Encounter Studio: experiments + journeys

brief notes on experimental photographic journeys

at Hayborough, Victor Harbor

This photo is from an  early morning photo shoot at Hayborough, Victor Harbor in  South Australia. It is looking west to Granite Island. Rosetta Head, or The Bluff,  is in the background. 


This was made  in  autumn  in 2015. Autumn is a good time to photograph  along the southern coast of the Fleurieu Peninsula, since the weather is more stable and predictable.

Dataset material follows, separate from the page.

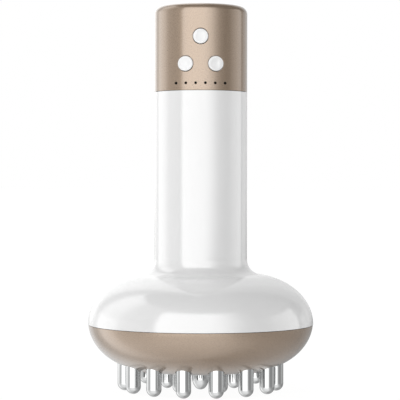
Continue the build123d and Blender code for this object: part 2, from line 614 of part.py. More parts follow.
def make_charging_socket():
    """Flat rounded socket shell with a tongue inside, open to the back."""
    back, front = CHARGE_Y + CHARGE_BOARD_T, HANDLE_R - SOCKET_INSET
    plane = Plane(origin=(0, back, SOCKET_Z), x_dir=(1, 0, 0), z_dir=(0, 1, 0))
    socket = extrude(plane * SlotOverall(2 * SOCKET_HALF_W, 2 * SOCKET_HALF_H),
                     amount=front - back)
    half_w, half_h = SOCKET_HALF_W - SOCKET_WALL, SOCKET_HALF_H - SOCKET_WALL
    mouth = extrude(plane * SlotOverall(2 * half_w, 2 * half_h), amount=front - back)
    socket -= Pos(0, SOCKET_FLOOR, 0) * mouth
    return socket + block(-TONGUE_HALF_W, TONGUE_HALF_W, back + SOCKET_FLOOR - FIT,
                          front - TONGUE_INSET, SOCKET_Z - TONGUE_HALF_T,
                          SOCKET_Z + TONGUE_HALF_T)


def make_cap():
    """Coloured cap: button bores with collars, light holes, board posts and plug."""
    top, roof = TOTAL_H, TOTAL_H - CAP_WALL
    bend = CAP_RIM * (1 - math.sqrt(0.5))
    inner_rim = CAP_RIM - CAP_WALL
    inner_bend = inner_rim * (1 - math.sqrt(0.5))
    plug_r, plug_in = BORE_R - FIT, BORE_R - PLUG_WALL
    cap = turned([
        *chain([(plug_in, CRADLE_TOP), (plug_r, CRADLE_TOP), (plug_r, CAP_BOTTOM_Z),
                (HANDLE_R, CAP_BOTTOM_Z), (HANDLE_R, top - CAP_RIM)]),
        ThreePointArc((HANDLE_R, top - CAP_RIM), (HANDLE_R - bend, top - bend),
                      (HANDLE_R - CAP_RIM, top)),
        *chain([(HANDLE_R - CAP_RIM, top), (0, top), (0, roof),
                (CAP_CAVITY_R - inner_rim, roof)]),
        ThreePointArc((CAP_CAVITY_R - inner_rim, roof),
                      (CAP_CAVITY_R - inner_bend, roof - inner_bend),
                      (CAP_CAVITY_R, roof - inner_rim)),
        *chain([(CAP_CAVITY_R, roof - inner_rim), (CAP_CAVITY_R, CAP_SEAM_Z + PLUG_TAPER[1]),
                (plug_in, CAP_SEAM_Z + PLUG_TAPER[0]), (plug_in, CRADLE_TOP)]),
    ])
    skin = rod_z(0, 0, CAP_SEAM_Z, roof, HANDLE_R - SKIN)
    for x, rise in BUTTON_PLACES.values():
        cap += rod_y(x, CAP_SEAM_Z + rise, -HANDLE_R, COLLAR_Y, COLLAR_R) & skin
    for x, z in BOARD_SCREW_PLACES:
        cap += rod_y(x, z, -HANDLE_R, BOARD_Y, BOARD_POST_R) & skin
    for x, rise in BUTTON_PLACES.values():
        z = CAP_SEAM_Z + rise
        cap -= rod_y(x, z, -HANDLE_R - CUT, COLLAR_Y + CUT, BUTTON_R + FIT)
        cap -= rod_y(x, z, -HANDLE_R - CUT, COLLAR_Y - RING_END, BUTTON_R + BUTTON_RING)
    for x in DOT_XS:
        cap -= rod_y(x, DOT_Z, -HANDLE_R - CUT, COLLAR_Y, DOT_R)
    for x, z in BOARD_SCREW_PLACES:
        cap -= rod_y(x, z, BOARD_Y - BOARD_BITE - EASE, BOARD_Y + CUT, SMALL_SCREW_R + FIT)
    return cap


def make_button(place):
    """Dished button with a stop flange and a short stem behind it."""
    x, z = place[0], CAP_SEAM_Z + place[1]
    face_r = HANDLE_R + BUTTON_PROUD
    button = rod_y(x, z, -face_r - 2 * CUT, COLLAR_Y, BUTTON_R)
    button &= rod_z(0, 0, z - 2 * BUTTON_R, z + 2 * BUTTON_R, face_r)
    rim = button.faces().sort_by(Axis.Y)[0].edges()
    button = fillet(rim, BUTTON_ROUND)
    ball_r = (DISH_R ** 2 + DISH_DEPTH ** 2) / (2 * DISH_DEPTH)
    out = math.asin(x / face_r)
    away = face_r + ball_r - DISH_DEPTH
    button -= Pos(away * math.sin(out), -away * math.cos(out), z) * Sphere(ball_r)
    button += rod_y(x, z, COLLAR_Y, COLLAR_Y + FLANGE_T, FLANGE_R)
    return button + rod_y(x, z, COLLAR_Y, BOARD_Y - SWITCH_T - PLUNGER_OUT, STEM_R)


def make_plunger(place):
    """Moving part of a push switch, against the button's stem."""
    front = BOARD_Y - SWITCH_T
    return rod_y(place[0], CAP_SEAM_Z + place[1], front - PLUNGER_OUT, front + PLUNGER_IN,
                 PLUNGER_R)


def make_switch(place):
    """Square body of a push switch on the control board."""
    x, z = place[0], CAP_SEAM_Z + place[1]
    half, front = SWITCH_W / 2, BOARD_Y - SWITCH_T
    body = block(x - half, x + half, front, BOARD_Y, z - half, z + half)
    return body - rod_y(x, z, front - CUT, front + PLUNGER_IN + BUTTON_TRAVEL + EASE,
                        PLUNGER_R + FIT)


def make_control_board():
    board = block(-BOARD_HALF_W, BOARD_HALF_W, BOARD_Y, BOARD_BACK_Y, BOARD_Z0, BOARD_Z1)
    for x, z in BOARD_SCREW_PLACES:
        board -= rod_y(x, z, BOARD_Y - CUT, BOARD_BACK_Y + CUT, SMALL_SCREW_R + EASE)
    return board


def make_board_screws():
    screw = Rot(90, 0, 0) * make_screw(SMALL_SCREW_R, BOARD_T + BOARD_BITE, SMALL_HEAD_R,
                                       SMALL_HEAD_H)
    return [Pos(x, BOARD_BACK_Y, z) * screw for x, z in BOARD_SCREW_PLACES]


def make_board_chip():
    z = (BOARD_Z0 + BOARD_Z1) / 2
    return block(-CHIP_HALF, CHIP_HALF, BOARD_BACK_Y, BOARD_BACK_Y + CHIP_T, z - CHIP_HALF,
                 z + CHIP_HALF)


def make_indicator_leds():
    return [block(x - PIXEL_HALF_W, x + PIXEL_HALF_W, BOARD_Y - PIXEL_T, BOARD_Y,
                  DOT_Z - PIXEL_HALF_H, DOT_Z + PIXEL_HALF_H) for x in DOT_XS]


def make_light_pipe():
    """Comb of short rods behind the light holes, on two legs from the board."""
    back = COLLAR_Y + PIPE_T
    bar = block(-PIPE_HALF_W, PIPE_HALF_W, COLLAR_Y, back, DOT_Z - PIPE_HALF_H,
                DOT_Z + PIPE_HALF_H)
    pipe = bar & rod_z(0, 0, DOT_Z - 2 * PIPE_HALF_H, DOT_Z + 2 * PIPE_HALF_H,
                       CAP_CAVITY_R - EASE)
    for x in DOT_XS:
        tip = math.sqrt(HANDLE_R ** 2 - x ** 2) - DOT_RECESS
        pipe += rod_y(x, DOT_Z, -tip, back, DOT_R - DOT_FIT)
    for x in (-PIPE_LEG_X, PIPE_LEG_X):
        pipe += rod_y(x, DOT_Z, COLLAR_Y, BOARD_Y, PIPE_LEG_R)
    return pipe


def write_all():
    """Write every node of the massager."""
    os.makedirs("parts", exist_ok=True)
    save("body_shell", make_body_shell())
    save("lower_shell", make_lower_shell())
    save("cap", make_cap())
    save("head_seal", make_head_seal())
    save("cap_seal", make_cap_seal())
    save("pin_plate", make_pin_plate())
    save("pins_outer", *ring_of(make_pin(PIN_R, PIN_R), OUTER_RING_R, OUTER_ANGLES))
    save("pins_inner", *ring_of(make_pin(INNER_PIN_R, INNER_PIN_R), INNER_RING_R,
                                INNER_ANGLES))
    save("pin_centre", make_pin(CENTRE_PIN_R, CENTRE_PIN_TIP))
    nut = make_nut()
    save("pin_nuts", *[Pos(x, y, 0) * nut for x, y, _ in pin_places()])
    save("plate_screws", *make_plate_screws())
    save("heater_ring", make_heater_ring())
    save("temperature_sensor", make_temperature_sensor())
    save("red_lenses", *ring_of(make_lens(), MIDDLE_RING_R, LENS_ANGLES))
    save("red_leds", *ring_of(make_red_led(), MIDDLE_RING_R, LENS_ANGLES))
    save("lamp_boards", *ring_of(make_lamp_board(), MIDDLE_RING_R, LENS_ANGLES))
    save("motor_bracket", make_motor_bracket())
    save("motor_clamp", make_motor_clamp())
    save("motor_screws", *make_motor_screws())
    save("motor_can", make_motor_can())
    save("motor_shaft", make_motor_shaft())
    save("motor_weight", make_motor_weight())
    save("motor_leads", *make_motor_leads())
    save("battery_cradle", make_battery_cradle())
    save("battery_cell", make_battery_cell())
    save("battery_tabs", *make_battery_tabs())
    save("battery_leads", *make_battery_leads())
    save("charging_board", make_charging_board())
    save("charging_screws", *make_charging_screws())
    save("charging_socket", make_charging_socket())
    save("control_board", make_control_board())
    save("board_screws", *make_board_screws())
    save("board_chip", make_board_chip())
    save("tact_switches", *[make_switch(place) for place in BUTTON_PLACES.values()])
    save("indicator_leds", *make_indicator_leds())
    save("light_pipe", make_light_pipe())
    for name, place in BUTTON_PLACES.items():
        save(f"button_{name}", make_button(place))
        save(f"plunger_{name}", make_plunger(place))


write_all()
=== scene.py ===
# %% [markdown]
# The massager is already modelled to size, piece by piece. Loading it first gives every
# later step something true to measure, so nothing is fitted by eye. All lengths are in
# metres in the model's own frame: z runs up the grip and the buttons face -y. Every shape
# is right as it comes, so this lesson is about finishes, the camera and the light.

# %% Load the modelled pieces
import json
import math
import bpy
from mathutils import Matrix, Vector

MM = 0.001
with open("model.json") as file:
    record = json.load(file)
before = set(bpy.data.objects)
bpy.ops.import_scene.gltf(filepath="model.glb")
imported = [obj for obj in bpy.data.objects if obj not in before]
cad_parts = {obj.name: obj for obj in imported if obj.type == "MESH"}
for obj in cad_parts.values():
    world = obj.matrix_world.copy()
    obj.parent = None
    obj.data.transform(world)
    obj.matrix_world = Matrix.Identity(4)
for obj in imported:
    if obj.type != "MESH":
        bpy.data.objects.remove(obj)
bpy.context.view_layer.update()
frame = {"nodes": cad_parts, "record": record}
pieces = frame["nodes"]
print("pieces:", len(pieces))

# %% [markdown]
# A finish is a small network of nodes around one shader. What is the same all over a
# surface is set on the shader itself, and only what changes from place to place gets
# nodes. Every pattern reads the piece's own coordinates in metres, so a grain of a tenth of
# a millimetre has that size on every piece and moves with it.


# %% A finish to start from, and coordinates for its patterns
def start_finish(name, colour, roughness, **settings):
    """A material with one shader set to plain values; returns it with its parts."""
    material = bpy.data.materials.new(name)
    material.use_nodes = True
    tree = material.node_tree
    shader = tree.nodes["Principled BSDF"]
    shader.inputs["Base Color"].default_value = (*colour, 1.0)
    shader.inputs["Roughness"].default_value = roughness
    for socket, value in settings.items():
        shader.inputs[socket.replace("_", " ")].default_value = value
    material.diffuse_color = (*colour, 1.0)
    return material, tree, shader


def own_coordinates(tree, stretch=(1.0, 1.0, 1.0), turned=(0.0, 0.0, 0.0)):
    """The piece's own coordinates, stretched or turned for a pattern that runs one way."""
    coordinates = tree.nodes.new("ShaderNodeTexCoord")
    mapping = tree.nodes.new("ShaderNodeMapping")
    mapping.inputs["Scale"].default_value = stretch
    mapping.inputs["Rotation"].default_value = turned
    tree.links.new(coordinates.outputs["Object"], mapping.inputs["Vector"])
    return mapping.outputs["Vector"]


print("start_finish and own_coordinates are ready")

# %% [markdown]
# Most surfaces differ from place to place in a cloudy way: a little lighter here, a little
# duller there. Layered noise gives such clouds. A map range then squeezes them to the small
# span that a real surface shows, and a mix turns them into two near shades of one colour.


# %% Clouds, their span and their colours
def clouds(tree, vector, size_mm, detail=2.0):
    """Soft noise whose blobs are about size_mm across, from 0 to 1."""
    noise = tree.nodes.new("ShaderNodeTexNoise")
    noise.inputs["Scale"].default_value = 1.0 / (size_mm * MM)
    noise.inputs["Detail"].default_value = detail
    tree.links.new(vector, noise.inputs["Vector"])
    return noise.outputs["Fac"]


def span(tree, value, low, high, start=0.3, end=0.7):
    """Squeeze a pattern so that it runs from low to high."""
    squeeze = tree.nodes.new("ShaderNodeMapRange")
    squeeze.inputs["From Min"].default_value = start
    squeeze.inputs["From Max"].default_value = end
    squeeze.inputs["To Min"].default_value = low
    squeeze.inputs["To Max"].default_value = high
    tree.links.new(value, squeeze.inputs["Value"])
    return squeeze.outputs["Result"]


def shades(tree, value, dark, light):
    """Colour that goes from dark to light with a pattern. Either can be a pattern itself."""
    mix = tree.nodes.new("ShaderNodeMix")
    mix.data_type = "RGBA"
    for socket, colour in zip([s for s in mix.inputs if s.type == "RGBA"], (dark, light)):
        if isinstance(colour, tuple):
            socket.default_value = (*colour, 1.0)
        else:
            tree.links.new(colour, socket)
    tree.links.new(value, mix.inputs["Factor"])
    return [s for s in mix.outputs if s.type == "RGBA"][0]


def around(colour, share):
    """The same colour a share darker and a share lighter."""
    return tuple(c * (1 - share) for c in colour), tuple(c * (1 + share) for c in colour)


print("around white:", around((0.8, 0.8, 0.8), 0.02))

# %% [markdown]
# Nearly every finish uses a pattern for these two things: to tint the surface and to make it
# duller in places. Both are one line with a helper each. Roughness is 0 for a mirror and 1
# for chalk.


# %% Tint and dullness that follow a pattern
def tint(tree, shader, pattern, dark, light):
    """Colour the surface from dark to light with a pattern."""
    tree.links.new(shades(tree, pattern, dark, light), shader.inputs["Base Color"])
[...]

The weather during spring is all over the place. 

We had just shifted from living in the CBD  of Adelaide to the coast  at Victor Harbor,   and I was looking  to start work on  the Fleurieu Peninsula  region as a place in which we belonged. 

I had done bits and pieces before this when we  visited  Victor Harbor on the weekends.  I had sketched the project  in terms of an exhibition and a book about the regional landscape along the lines of people, place and space,  but I'd never done much with it.  It just sat there as an idea with a few photos. 

I had taken lots of photos and read some books on the landscape--mostly American---but I couldn't get a grasp on what I was trying to do with the project. How do I  picture the landscape? That eluded me. I realised that the photographer requires a certain awareness of the photographer to know the implications of taking a photograph and knowing how it relates to a kind of collective ethic of representation. 

So I committed to an exhibition at the Magpie Springs gallery early 2016 to force me to get some shape to the project. Maybe the way to start is to think along the lines of the essay which poses a question,   rather than lay claims to originality,  and to elaborate the  issued explicate its implications  from the perspective of experience, reflection and prior study.